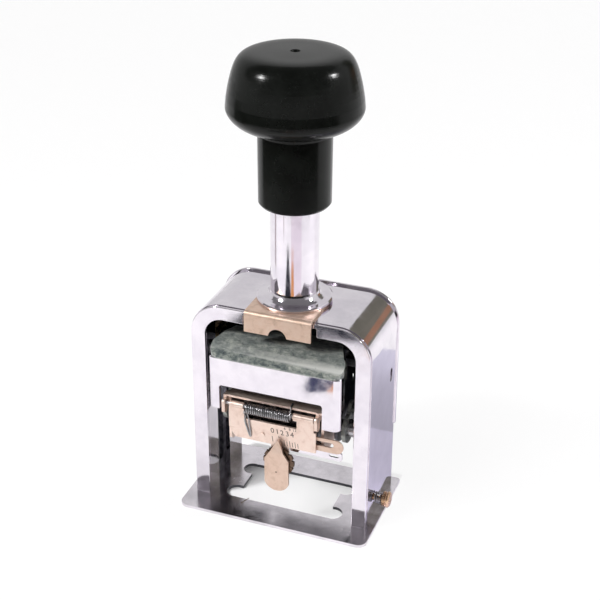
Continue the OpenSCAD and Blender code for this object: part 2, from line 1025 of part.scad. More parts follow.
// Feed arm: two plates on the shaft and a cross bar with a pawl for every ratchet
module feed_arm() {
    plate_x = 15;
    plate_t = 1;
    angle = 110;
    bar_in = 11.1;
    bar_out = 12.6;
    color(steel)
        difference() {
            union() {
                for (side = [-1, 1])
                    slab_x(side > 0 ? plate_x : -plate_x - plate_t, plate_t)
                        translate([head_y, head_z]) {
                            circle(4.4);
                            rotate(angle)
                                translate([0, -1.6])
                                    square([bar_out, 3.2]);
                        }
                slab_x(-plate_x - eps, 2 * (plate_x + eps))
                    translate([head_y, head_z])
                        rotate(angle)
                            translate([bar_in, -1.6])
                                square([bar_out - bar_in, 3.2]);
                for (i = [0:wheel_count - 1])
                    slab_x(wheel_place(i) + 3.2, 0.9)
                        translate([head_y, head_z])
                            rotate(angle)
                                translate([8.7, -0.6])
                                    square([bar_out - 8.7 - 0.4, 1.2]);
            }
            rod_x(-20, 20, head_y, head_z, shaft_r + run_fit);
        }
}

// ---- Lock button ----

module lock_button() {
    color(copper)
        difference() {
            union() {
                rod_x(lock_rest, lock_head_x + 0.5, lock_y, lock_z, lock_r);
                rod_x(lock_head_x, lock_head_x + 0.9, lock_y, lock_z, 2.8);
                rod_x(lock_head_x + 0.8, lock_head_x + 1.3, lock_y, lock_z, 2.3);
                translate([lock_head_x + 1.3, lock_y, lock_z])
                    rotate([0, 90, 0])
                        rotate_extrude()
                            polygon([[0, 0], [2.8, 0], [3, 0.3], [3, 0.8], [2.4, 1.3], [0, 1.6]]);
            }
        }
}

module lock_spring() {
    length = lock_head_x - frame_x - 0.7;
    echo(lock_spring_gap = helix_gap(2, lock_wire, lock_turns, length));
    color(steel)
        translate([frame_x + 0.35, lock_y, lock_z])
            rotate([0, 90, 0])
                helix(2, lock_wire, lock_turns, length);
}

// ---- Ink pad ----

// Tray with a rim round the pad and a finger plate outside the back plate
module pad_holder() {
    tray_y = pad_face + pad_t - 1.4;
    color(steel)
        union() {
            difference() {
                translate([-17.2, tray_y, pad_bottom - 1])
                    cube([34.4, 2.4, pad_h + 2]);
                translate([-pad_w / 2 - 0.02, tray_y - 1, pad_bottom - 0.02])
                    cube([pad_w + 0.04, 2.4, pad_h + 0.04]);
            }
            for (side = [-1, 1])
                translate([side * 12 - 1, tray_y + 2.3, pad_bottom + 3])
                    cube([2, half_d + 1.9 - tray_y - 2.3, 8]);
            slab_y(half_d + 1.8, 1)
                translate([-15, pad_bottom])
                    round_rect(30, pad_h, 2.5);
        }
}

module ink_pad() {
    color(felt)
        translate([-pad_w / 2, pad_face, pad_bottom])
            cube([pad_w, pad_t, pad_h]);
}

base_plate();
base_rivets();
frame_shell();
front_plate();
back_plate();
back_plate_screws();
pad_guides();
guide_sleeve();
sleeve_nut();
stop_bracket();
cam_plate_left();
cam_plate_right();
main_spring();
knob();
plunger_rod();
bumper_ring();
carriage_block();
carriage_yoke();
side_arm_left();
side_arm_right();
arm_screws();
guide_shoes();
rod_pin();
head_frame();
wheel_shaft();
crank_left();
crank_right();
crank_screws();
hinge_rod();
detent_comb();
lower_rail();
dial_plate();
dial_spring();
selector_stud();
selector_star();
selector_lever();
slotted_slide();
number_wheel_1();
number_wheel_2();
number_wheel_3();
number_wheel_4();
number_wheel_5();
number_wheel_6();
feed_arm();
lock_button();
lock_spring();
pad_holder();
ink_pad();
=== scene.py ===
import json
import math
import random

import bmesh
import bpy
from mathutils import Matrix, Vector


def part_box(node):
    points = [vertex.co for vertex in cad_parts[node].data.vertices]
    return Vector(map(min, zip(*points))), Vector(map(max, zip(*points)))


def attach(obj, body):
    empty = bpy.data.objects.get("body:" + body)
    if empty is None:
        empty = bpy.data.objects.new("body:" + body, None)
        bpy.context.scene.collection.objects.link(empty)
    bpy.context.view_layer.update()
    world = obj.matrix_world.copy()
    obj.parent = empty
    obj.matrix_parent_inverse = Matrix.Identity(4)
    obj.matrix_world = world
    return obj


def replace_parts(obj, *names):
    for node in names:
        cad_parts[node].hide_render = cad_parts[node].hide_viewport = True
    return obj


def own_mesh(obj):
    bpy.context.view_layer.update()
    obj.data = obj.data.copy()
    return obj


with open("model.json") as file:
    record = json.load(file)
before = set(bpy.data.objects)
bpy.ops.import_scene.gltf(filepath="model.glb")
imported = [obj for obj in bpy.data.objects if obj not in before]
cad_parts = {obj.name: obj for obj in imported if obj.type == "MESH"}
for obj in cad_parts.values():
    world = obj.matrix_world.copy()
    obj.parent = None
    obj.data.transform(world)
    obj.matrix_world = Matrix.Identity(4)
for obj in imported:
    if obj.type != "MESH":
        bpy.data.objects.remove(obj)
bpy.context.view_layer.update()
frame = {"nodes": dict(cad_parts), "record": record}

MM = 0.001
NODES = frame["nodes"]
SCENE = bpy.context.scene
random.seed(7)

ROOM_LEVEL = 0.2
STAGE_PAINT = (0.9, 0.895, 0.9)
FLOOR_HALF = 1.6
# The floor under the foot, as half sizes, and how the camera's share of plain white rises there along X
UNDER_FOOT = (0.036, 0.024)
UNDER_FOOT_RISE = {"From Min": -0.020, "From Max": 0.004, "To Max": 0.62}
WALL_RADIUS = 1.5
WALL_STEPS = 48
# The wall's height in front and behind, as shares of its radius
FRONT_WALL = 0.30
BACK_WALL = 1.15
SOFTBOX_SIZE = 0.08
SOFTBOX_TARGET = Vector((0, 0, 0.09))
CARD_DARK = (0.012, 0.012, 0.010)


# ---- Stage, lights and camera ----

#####

» **Written exercise**
Exactly and exclusively, reproduce the lines that start at the line containing "base_plate();" and end at the line containing "obj.matrix_world = world", inclusive of both.

» **Answer below**
base_plate();
base_rivets();
frame_shell();
front_plate();
back_plate();
back_plate_screws();
pad_guides();
guide_sleeve();
sleeve_nut();
stop_bracket();
cam_plate_left();
cam_plate_right();
main_spring();
knob();
plunger_rod();
bumper_ring();
carriage_block();
carriage_yoke();
side_arm_left();
side_arm_right();
arm_screws();
guide_shoes();
rod_pin();
head_frame();
wheel_shaft();
crank_left();
crank_right();
crank_screws();
hinge_rod();
detent_comb();
lower_rail();
dial_plate();
dial_spring();
selector_stud();
selector_star();
selector_lever();
slotted_slide();
number_wheel_1();
number_wheel_2();
number_wheel_3();
number_wheel_4();
number_wheel_5();
number_wheel_6();
feed_arm();
lock_button();
lock_spring();
pad_holder();
ink_pad();
=== scene.py ===
import json
import math
import random

import bmesh
import bpy
from mathutils import Matrix, Vector


def part_box(node):
    points = [vertex.co for vertex in cad_parts[node].data.vertices]
    return Vector(map(min, zip(*points))), Vector(map(max, zip(*points)))


def attach(obj, body):
    empty = bpy.data.objects.get("body:" + body)
    if empty is None:
        empty = bpy.data.objects.new("body:" + body, None)
        bpy.context.scene.collection.objects.link(empty)
    bpy.context.view_layer.update()
    world = obj.matrix_world.copy()
    obj.parent = empty
    obj.matrix_parent_inverse = Matrix.Identity(4)
    obj.matrix_world = world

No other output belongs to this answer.